Understanding remittance and remittance advice | Chaser

Understanding remittance and remittance advice | Chaser

The global B2B payments market is set to skyrocket. Juniper Research predicts it will hit $111 trillion by 2027, a big jump from $88 trillion in 2022. With all that money flying around, it's time for business owners to brush up on their payment terms. Concepts like remittance and remittance advice might seem dry, but they're crucial for any business to understand.

These are key players in the order-to-cash process, playing significant roles in streamlining financial operations and maintaining healthy cash flow.

In this article, we'll define them, explore why they matter, and discuss how tools like Chaser can help businesses unlock their benefits.

 

Table of Contents

1. Introduction

2. What is remittance?

3. Types of remittances

4. What is remittance advice?

5. Importance of remittance advice in B2B transactions

6. Benefits of using remittance advice

7. How Chaser can optimize the remittance process

8. Conclusion

9. FAQ

 

What is remittance?

Before we go any further, we should define what we mean by remittance. At its simplest, a remittance represents transferring funds from one party to another. This typically serves the purpose of paying an outstanding invoice or settling a debt obligation.

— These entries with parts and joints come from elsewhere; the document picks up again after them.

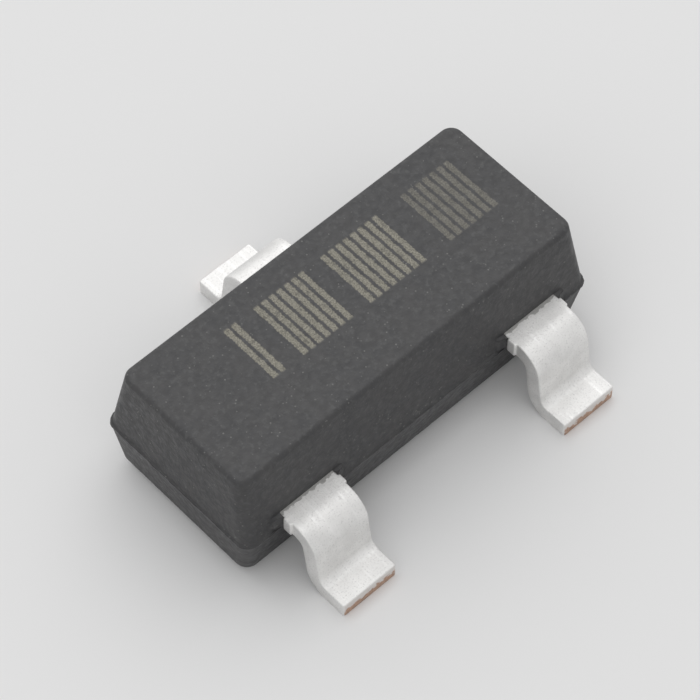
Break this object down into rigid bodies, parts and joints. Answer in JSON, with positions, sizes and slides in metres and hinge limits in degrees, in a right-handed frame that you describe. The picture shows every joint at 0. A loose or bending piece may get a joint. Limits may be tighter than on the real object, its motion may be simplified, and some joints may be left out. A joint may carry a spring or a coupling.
{
  "type": "general purpose transistor",
  "caption": "Small surface-mount transistor: a drafted moulded body with gull-wing leads on its two long sides.",
  "frame": {"origin": "on the board surface, under the middle of the part", "axes": "+X along the body from the base lead to the emitter lead, +Y towards the collector lead, +Z away from the board"},
  "size_m": [0.003, 0.0024, 0.001],
  "materials": {
    "epoxy": "fine matte, as moulded",
    "lead_finish": "matte tin plating",
    "solder": "dull",
    "silicon": "polished",
    "contact_metal": "bright film",
    "gold": "drawn wire"
  },
  "bodies": {
    "root": {"moulded_body": "epoxy", "collector_lead": "lead_finish", "base_lead": "lead_finish", "emitter_lead": "lead_finish", "die_attach": "solder", "silicon_die": "silicon", "base_contact": "contact_metal", "emitter_contact": "contact_metal", "base_bond_wire": "gold", "emitter_bond_wire": "gold"}
  },
  "joints": []
}
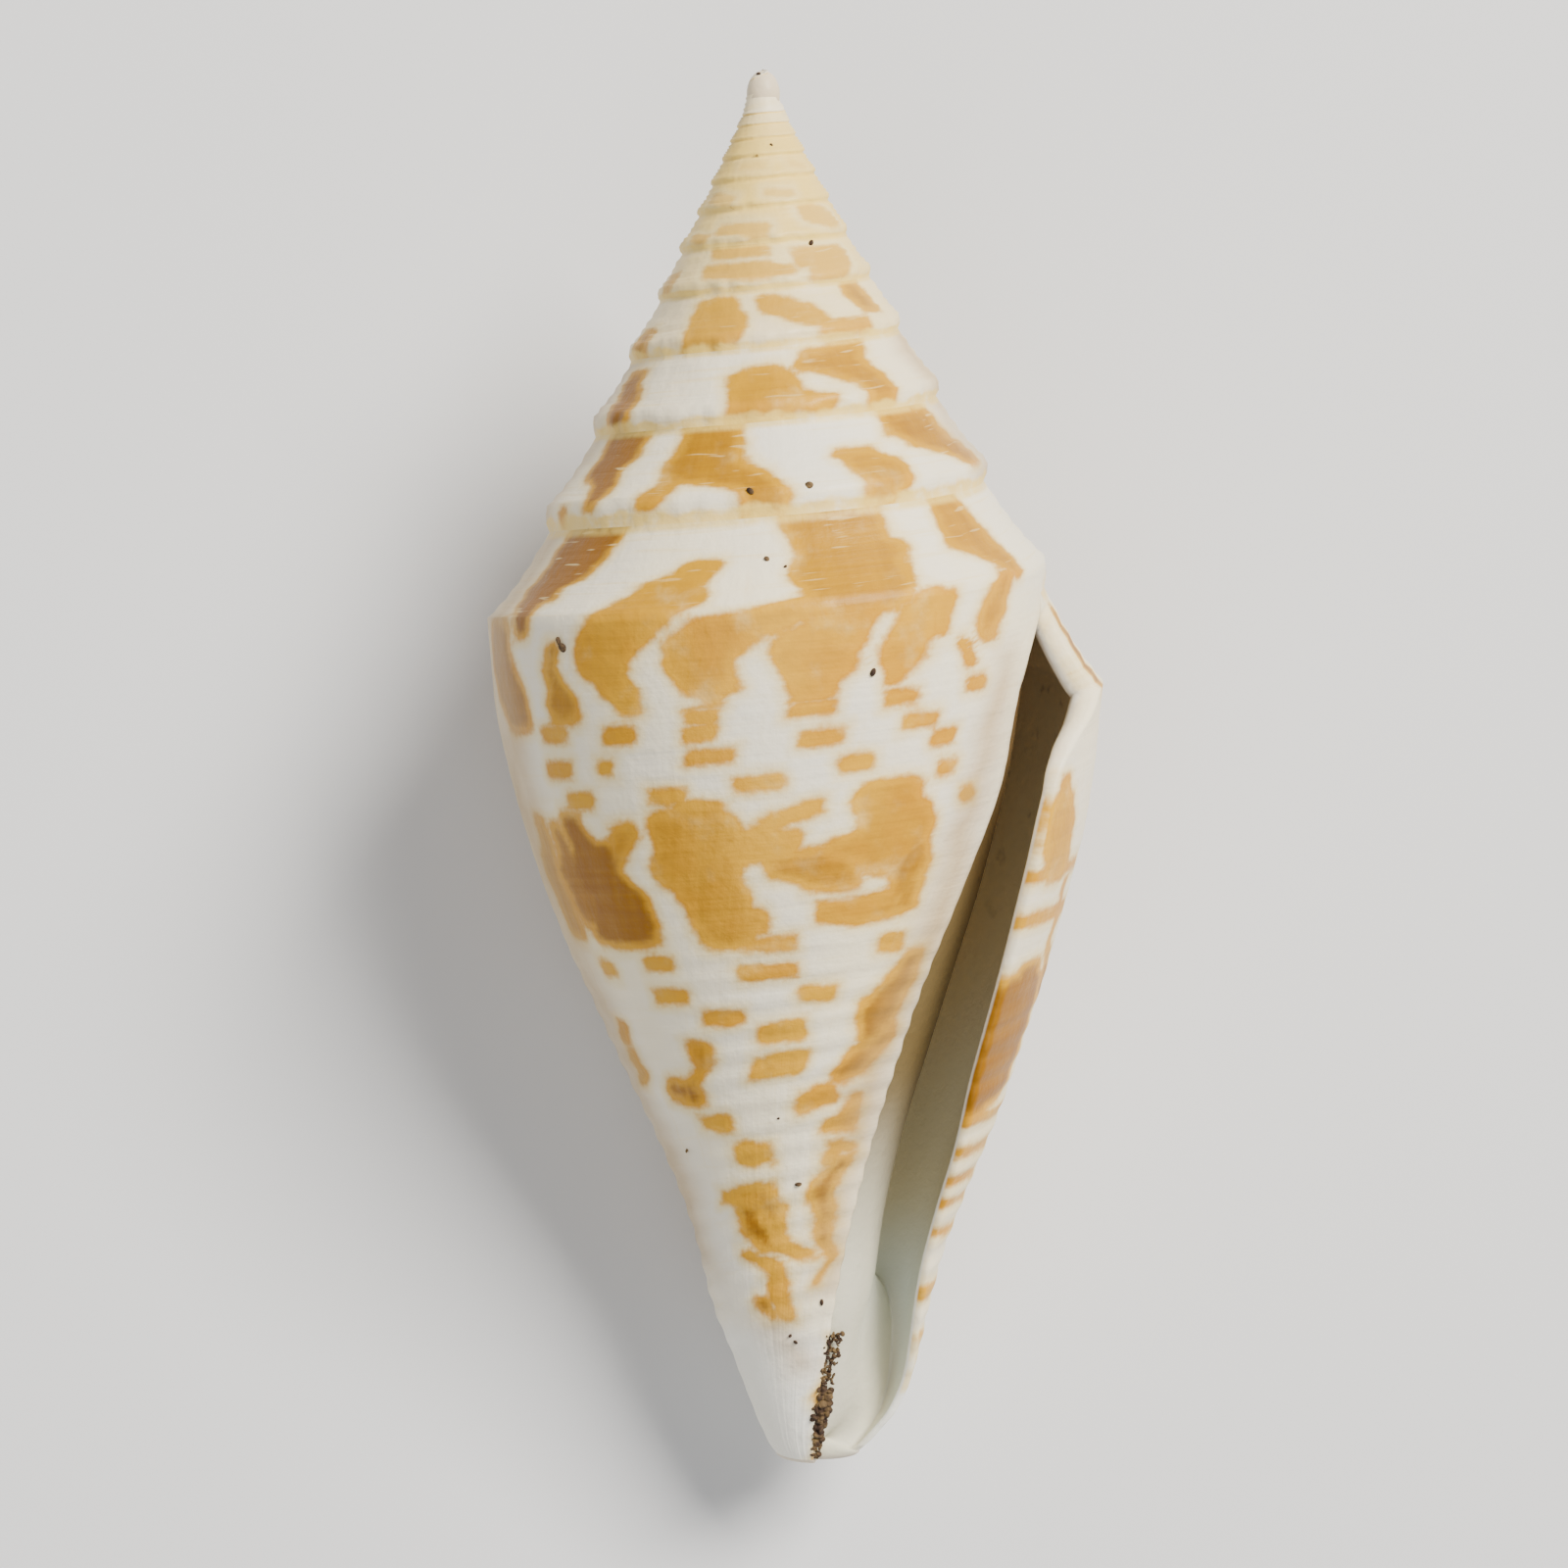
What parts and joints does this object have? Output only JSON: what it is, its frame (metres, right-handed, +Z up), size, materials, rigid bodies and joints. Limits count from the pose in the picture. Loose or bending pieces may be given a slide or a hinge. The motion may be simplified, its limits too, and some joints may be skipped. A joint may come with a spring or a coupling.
{
  "type": "cone shell",
  "caption": "A 25 mm tall-spired cone shell, cream with golden-brown flames and dashes, lying on its back with its narrow mouth up.",
  "frame": {"origin": "bottom centre of the shell's box as it lies, on the surface it lies on", "axes": "+Y towards the spire's tip, +X towards the outer lip, +Z up, the way the mouth faces"},
  "size_m": [0.0112, 0.0252, 0.0108],
  "materials": {
    "shell": "satin"
  },
  "bodies": {
    "root": {"shell": "shell"}
  },
  "joints": []
}
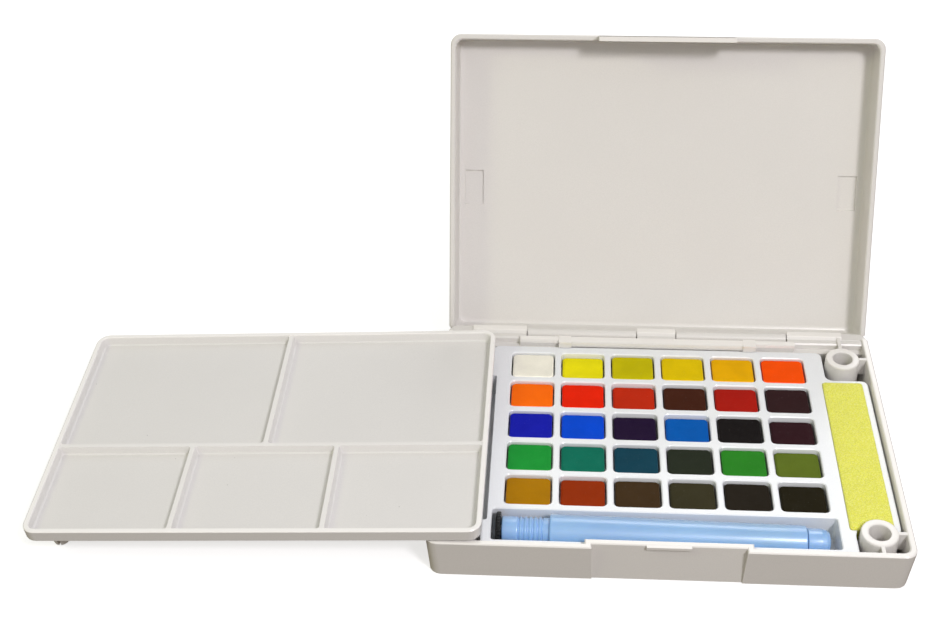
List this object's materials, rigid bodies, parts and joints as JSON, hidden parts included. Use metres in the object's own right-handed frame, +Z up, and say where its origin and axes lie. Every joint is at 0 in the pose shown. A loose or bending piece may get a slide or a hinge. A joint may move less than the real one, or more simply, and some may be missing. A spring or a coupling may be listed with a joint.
{
  "type": "watercolor pan set",
  "caption": "Shallow plastic paint case, open, with hinged lid, moulded tray of paint cakes, sponge, short water brush and a plug-in mixing palette at the side.",
  "frame": {"origin": "centre of the case's flat underside, on the surface it stands on", "axes": "+X to the right along the hinge line, +Y to the rear towards the hinge, +Z up"},
  "size_m": [0.2917, 0.1713, 0.1176],
  "materials": {
    "case_plastic": "fine satin moulded polypropylene, warm off-white",
    "insert_plastic": "smooth moulded polystyrene, cool grey-white",
    "palette_plastic": "fine satin moulded plastic, off-white",
    "sponge_foam": "fine-pored open-cell foam, lemon yellow",
    "brush_blue": "glossy translucent light-blue plastic",
    "collar_black": "glossy black moulded plastic",
    "ferrule_plastic": "smooth pale grey plastic",
    "bristle_white": "white synthetic hair",
    "valve_white": "porous white plastic",
    "paint_white": "dry pressed watercolour paint, faint sheen",
    "paint_lemon_yellow": "dry pressed watercolour paint, faint sheen",
    "paint_olive_yellow": "dry pressed watercolour paint, faint sheen",
    "paint_mid_yellow": "dry pressed watercolour paint, faint sheen",
    "paint_deep_yellow": "dry pressed watercolour paint, faint sheen",
    "paint_orange": "dry pressed watercolour paint, faint sheen",
    "paint_light_orange": "dry pressed watercolour paint, faint sheen",
    "paint_vermilion": "dry pressed watercolour paint, faint sheen",
    "paint_brick_red": "dry pressed watercolour paint, faint sheen",
    "paint_red_brown": "dry pressed watercolour paint, faint sheen",
    "paint_crimson": "dry pressed watercolour paint, faint sheen",
    "paint_plum": "dry pressed watercolour paint, faint sheen",
    "paint_ultramarine": "dry pressed watercolour paint, faint sheen",
    "paint_cobalt_blue": "dry pressed watercolour paint, faint sheen",
    "paint_violet": "dry pressed watercolour paint, faint sheen",
    "paint_cerulean_blue": "dry pressed watercolour paint, faint sheen",
    "paint_blue_black": "dry pressed watercolour paint, faint sheen",
    "paint_purple_brown": "dry pressed watercolour paint, faint sheen",
    "paint_light_green": "dry pressed watercolour paint, faint sheen",
    "paint_viridian": "dry pressed watercolour paint, faint sheen",
    "paint_blue_green": "dry pressed watercolour paint, faint sheen",
    "paint_dark_green": "dry pressed watercolour paint, faint sheen",
    "paint_mid_green": "dry pressed watercolour paint, faint sheen",
    "paint_sap_green": "dry pressed watercolour paint, faint sheen",
    "paint_ochre": "dry pressed watercolour paint, faint sheen",
    "paint_burnt_sienna": "dry pressed watercolour paint, faint sheen",
    "paint_umber": "dry pressed watercolour paint, faint sheen",
    "paint_sepia": "dry pressed watercolour paint, faint sheen",
    "paint_grey_black": "dry pressed watercolour paint, faint sheen",
    "paint_ink_black": "dry pressed watercolour paint, faint sheen"
  },
  "bodies": {
    "case": {"base_case": "case_plastic", "insert_tray": "insert_plastic", "cake_r1_c1_white": "paint_white", "cake_r1_c2_lemon_yellow": "paint_lemon_yellow", "cake_r1_c3_olive_yellow": "paint_olive_yellow", "cake_r1_c4_mid_yellow": "paint_mid_yellow", "cake_r1_c5_deep_yellow": "paint_deep_yellow", "cake_r1_c6_orange": "paint_orange", "cake_r2_c1_light_orange": "paint_light_orange", "cake_r2_c2_vermilion": "paint_vermilion", "cake_r2_c3_brick_red": "paint_brick_red", "cake_r2_c4_red_brown": "paint_red_brown", "cake_r2_c5_crimson": "paint_crimson", "cake_r2_c6_plum": "paint_plum", "cake_r3_c1_ultramarine": "paint_ultramarine", "cake_r3_c2_cobalt_blue": "paint_cobalt_blue", "cake_r3_c3_violet": "paint_violet", "cake_r3_c4_cerulean_blue": "paint_cerulean_blue", "cake_r3_c5_blue_black": "paint_blue_black", "cake_r3_c6_purple_brown": "paint_purple_brown", "cake_r4_c1_light_green": "paint_light_green", "cake_r4_c2_viridian": "paint_viridian", "cake_r4_c3_blue_green": "paint_blue_green", "cake_r4_c4_dark_green": "paint_dark_green", "cake_r4_c5_mid_green": "paint_mid_green", "cake_r4_c6_sap_green": "paint_sap_green", "cake_r5_c1_ochre": "paint_ochre", "cake_r5_c2_burnt_sienna": "paint_burnt_sienna", "cake_r5_c3_umber": "paint_umber", "cake_r5_c4_sepia": "paint_sepia", "cake_r5_c5_grey_black": "paint_grey_black", "cake_r5_c6_ink_black": "paint_ink_black"},
    "lid": {"lid": "case_plastic"},
    "palette": {"mixing_palette": "palette_plastic"},
    "brush": {"brush_barrel": "brush_blue", "brush_end_plug": "brush_blue"},
    "brush_head": {"brush_grip": "brush_blue", "brush_collar": "collar_black", "brush_ferrule": "ferrule_plastic", "brush_bristles": "bristle_white", "brush_valve": "valve_white"},
    "sponge": {"sponge": "sponge_foam"}
  },
  "joints": [
    {"name": "lid_hinge", "type": "hinge", "parent": "case", "child": "lid", "pos_m": [0, 0.055, 0.0138], "axis": [1, 0, 0], "range_deg": [0, 53]},
    {"name": "palette_lift", "type": "slide", "parent": "case", "child": "palette", "axis": [0, 0, 1], "range_m": [0, 0.01]},
    {"name": "brush_lift", "type": "slide", "parent": "case", "child": "brush", "axis": [0, 0, 1], "range_m": [0, 0.014]},
    {"name": "brush_head_twist", "type": "hinge", "parent": "brush", "child": "brush_head", "pos_m": [0, -0.0452, 0.0098], "axis": [0.9999, -0.0105, 0], "range_deg": [0, 360]},
    {"name": "sponge_lift", "type": "slide", "parent": "case", "child": "sponge", "axis": [0, 0, 1], "range_m": [0, 0.012]}
  ]
}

For a deeper examination of remittance specifically within B2B scenarios, read this article "What does remit payment mean in B2B invoice payments?" But in brief, here are some common examples:

  • A manufacturer remits payment to a parts supplier to fulfill an overdue invoice
  • An individual settles their credit card balance by remitting money back to the card issue
  • A business shifts money between internal departments by remitting transfers

Remittance plays a big role in something called the order-to-cash, or O2C, process. It sounds fancy, but it's just a term for all the steps a business goes through, from taking an order to getting paid.

 

Types of remittances

As you evaluate remittance procedures, it helps to understand the different formats:

 

Domestic remittances

These occur within the same country. For example, if a company in New York pays a supplier in California, that's a domestic remittance. The money stays between United States borders during domestic transfers.

 

International remittances

As the name suggests, this is when money crosses borders. When payments cross country borders, we categorize them as international remittances. Consider a European fashion brand remitting payments to its manufacturing partners in Vietnam. The global movement defines them.

 

Electronic remittances

Any digital money transfers between bank accounts or online payment platforms fall into this bucket. When you use online banking or payment platforms to send money, that's an electronic remittance. It's the digital way of moving cash around.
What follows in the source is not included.